The symbolic meaning and essence can be found in the two of the most genuine and authentic symbols of Christmas - the tree and lights. The gospel, after all, is replete with symbols through which we learn, remember and honor our relationship with God. Christ also taught important gospel principles and doctrine using parabolic symbols.
The tree is an important symbol in the scriptures. The Tree of Knowledge of Good and Evil and the Tree of Life have become primal and principal symbols and archetypes in Christianity. The latter of the two trees was off-limits to Adam - and his posterity - after he partook of the former. And when God placed Cherubim and the flaming sword to guard the Tree of Life, it took on an appearance of a lighted tree - like a Christmas tree. The Tree of Life was thereafter designated as a goal and final reward for those who will repent and endure to the end in keeping the commandments - in other words, those who will overcome [the natural man].
“To him that overcometh will I give to eat of the tree of life, which is in the midst of the paradise of God.” (Revelations 2:7 Emphasis added)
A typical tree is also the standard symbol for the family, hence the term “family tree”. And since Christmas time is principally family time, the Christmas tree enhances the focus on the family theme, especially for LDS families who, through Church teachings, are taught the importance, value and unity of families to extend beyond death, even forever. The expression “Families are Forever” and temple/genealogical work (re: family trees) are uniquely LDS.
Moreover, in The Book of Mormon, the central symbol in Lehi’s dream/vision is the “tree of life” representing “the love of God” and whose fruits are most desirable and would make one happy.
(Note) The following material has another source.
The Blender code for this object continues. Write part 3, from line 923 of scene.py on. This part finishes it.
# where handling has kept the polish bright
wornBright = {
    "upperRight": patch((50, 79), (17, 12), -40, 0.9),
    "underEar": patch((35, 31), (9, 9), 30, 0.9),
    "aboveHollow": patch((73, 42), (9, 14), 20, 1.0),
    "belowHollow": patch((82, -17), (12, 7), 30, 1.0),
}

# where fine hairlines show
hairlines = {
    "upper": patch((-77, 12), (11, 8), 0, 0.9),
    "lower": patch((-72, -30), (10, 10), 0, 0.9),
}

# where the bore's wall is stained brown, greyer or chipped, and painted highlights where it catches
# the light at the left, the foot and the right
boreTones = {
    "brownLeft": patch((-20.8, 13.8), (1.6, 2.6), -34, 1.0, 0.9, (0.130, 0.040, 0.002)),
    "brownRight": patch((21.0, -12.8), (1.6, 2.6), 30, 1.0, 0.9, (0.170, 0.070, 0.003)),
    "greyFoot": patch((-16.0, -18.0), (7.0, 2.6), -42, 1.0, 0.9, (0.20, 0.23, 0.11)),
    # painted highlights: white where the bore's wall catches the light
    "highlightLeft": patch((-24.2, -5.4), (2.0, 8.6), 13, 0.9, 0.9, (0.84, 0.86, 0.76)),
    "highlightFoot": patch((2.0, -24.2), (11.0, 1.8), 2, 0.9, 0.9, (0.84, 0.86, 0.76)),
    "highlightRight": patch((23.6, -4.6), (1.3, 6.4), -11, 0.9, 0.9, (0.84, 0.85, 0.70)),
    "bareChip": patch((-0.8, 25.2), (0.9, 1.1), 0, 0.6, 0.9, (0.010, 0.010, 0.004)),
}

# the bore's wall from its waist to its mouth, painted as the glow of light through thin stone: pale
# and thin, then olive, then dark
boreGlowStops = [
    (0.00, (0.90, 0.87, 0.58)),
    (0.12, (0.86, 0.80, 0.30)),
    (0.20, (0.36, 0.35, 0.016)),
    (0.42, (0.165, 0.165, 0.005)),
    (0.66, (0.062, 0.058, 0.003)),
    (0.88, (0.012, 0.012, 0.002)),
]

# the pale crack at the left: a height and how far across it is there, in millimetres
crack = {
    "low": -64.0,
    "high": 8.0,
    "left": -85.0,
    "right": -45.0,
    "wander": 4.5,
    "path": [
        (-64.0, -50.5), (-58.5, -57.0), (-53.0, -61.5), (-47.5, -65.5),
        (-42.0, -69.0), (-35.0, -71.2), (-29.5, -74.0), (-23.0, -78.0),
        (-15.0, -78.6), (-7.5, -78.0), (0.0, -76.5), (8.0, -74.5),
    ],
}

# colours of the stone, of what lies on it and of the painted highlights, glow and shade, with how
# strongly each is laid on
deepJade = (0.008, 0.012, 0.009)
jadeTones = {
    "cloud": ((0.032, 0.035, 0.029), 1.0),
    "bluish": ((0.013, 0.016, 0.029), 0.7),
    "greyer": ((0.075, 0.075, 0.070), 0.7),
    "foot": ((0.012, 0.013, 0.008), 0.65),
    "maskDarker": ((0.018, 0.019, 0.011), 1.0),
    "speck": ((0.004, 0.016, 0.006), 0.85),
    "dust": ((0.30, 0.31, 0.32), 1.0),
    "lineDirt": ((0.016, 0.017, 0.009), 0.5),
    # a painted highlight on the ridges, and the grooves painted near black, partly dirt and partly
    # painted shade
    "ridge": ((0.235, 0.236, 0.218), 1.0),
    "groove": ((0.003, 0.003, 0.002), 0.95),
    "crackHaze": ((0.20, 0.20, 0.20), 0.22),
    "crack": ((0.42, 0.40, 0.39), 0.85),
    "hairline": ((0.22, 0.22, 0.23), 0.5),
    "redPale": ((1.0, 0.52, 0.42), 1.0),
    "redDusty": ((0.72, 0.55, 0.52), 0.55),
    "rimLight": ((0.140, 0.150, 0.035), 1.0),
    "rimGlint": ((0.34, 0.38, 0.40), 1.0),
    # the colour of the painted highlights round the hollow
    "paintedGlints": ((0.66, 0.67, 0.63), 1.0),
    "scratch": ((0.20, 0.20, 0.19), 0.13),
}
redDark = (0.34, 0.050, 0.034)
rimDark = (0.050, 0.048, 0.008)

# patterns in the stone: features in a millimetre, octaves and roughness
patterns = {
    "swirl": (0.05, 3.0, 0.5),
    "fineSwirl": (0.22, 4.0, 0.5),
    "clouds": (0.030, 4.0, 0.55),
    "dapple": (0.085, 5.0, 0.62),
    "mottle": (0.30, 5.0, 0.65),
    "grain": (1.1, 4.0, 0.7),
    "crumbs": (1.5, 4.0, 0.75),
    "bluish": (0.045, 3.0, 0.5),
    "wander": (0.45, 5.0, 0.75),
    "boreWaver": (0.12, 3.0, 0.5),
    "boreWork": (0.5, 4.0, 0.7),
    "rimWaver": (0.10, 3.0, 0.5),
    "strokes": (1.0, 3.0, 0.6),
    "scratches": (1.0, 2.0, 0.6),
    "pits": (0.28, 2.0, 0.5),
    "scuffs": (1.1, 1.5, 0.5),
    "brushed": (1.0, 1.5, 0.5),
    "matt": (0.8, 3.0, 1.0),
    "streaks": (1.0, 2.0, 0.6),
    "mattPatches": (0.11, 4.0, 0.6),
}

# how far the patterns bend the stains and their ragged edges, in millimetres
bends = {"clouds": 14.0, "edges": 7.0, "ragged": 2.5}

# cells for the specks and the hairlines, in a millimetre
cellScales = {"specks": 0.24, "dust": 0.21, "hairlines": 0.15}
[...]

Lehi’s first and immediate wish after partaking of the fruit - and found to be “desirable above all other fruit” - was for his family to also press forward and partake.
In this sense, the Christmas tree can be a symbol for the love of family and love of God.
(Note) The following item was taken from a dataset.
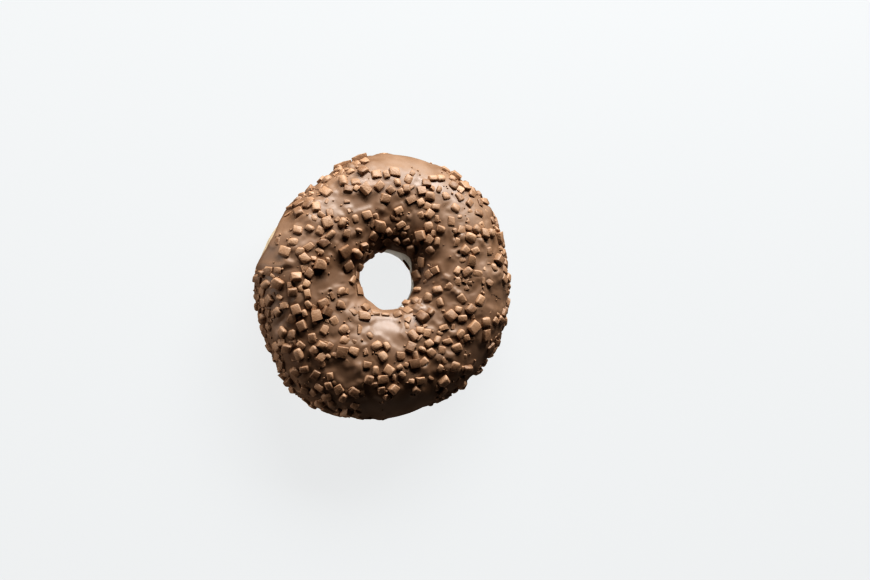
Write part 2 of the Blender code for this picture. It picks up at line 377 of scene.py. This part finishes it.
# The coat rises round the blocks, so the places where they fall are found here.
SEED = 47
LARGE_BLOCKS = 280
BLOCK_SIZE = 3.05 * MM
BLOCK_SPREAD = 0.55 * MM
BLOCK_RANGE = (1.6 * MM, 4.8 * MM)
BLOCK_BREADTH = (0.68, 1.0)
BLOCK_HEIGHT = (0.46, 0.68)
BLOCK_DRAWS = 500
BLOCK_SINK = 0.9 * MM
BLOCK_TILT = math.radians(12.0)
BLOCK_SPACING = 0.94
TRIES = 60
EDGE_MARGIN = 1.5 * MM
DEEPEST = math.radians(154.0)
PATCH_WIDTH = 5.5 * MM
PATCH_LEAST = -0.22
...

The lights are equally if not more pertinent. Light is a pervasive symbol of Christ/God.
“...I am the light of the world: he that followeth me shall not walk in darkness, but shall have the light of life.” (John 8:12)
“... God is light, and in him is no darkness at all." (1 John 1:5)
“The Lord is my light and my salvation ....” (Psalms 27:1).
Furthermore, when God (Jehovah/Christ) appeared to Moses, the burning bush was the representation of His presence. So a well lit Christmas tree (like a burning bush) strategically placed in the house can be viewed as a symbol and reminder of God’s presence in the home during the Christmas season.
Lastly, the word “tree” itself in the context of the crucifixion (hence "the cross"), is a reminder of Christ’s infinite Atonement and Sacrifice.
“Who his own self bare our sins in his own body on the tree, that we, being dead to sins, should live unto righteousness: by whose stripes ye were healed.” (1 Peter 2:24 Emphasis added).
And so a Christmas tree with its lights symbolically remind us of an important means, and an end. We are only able to reach - and partake - of the Tree of Life (end) if/when we walk in the Light of Christ (means).
Manuia le Kerisimasi ma le Tausaga Fou!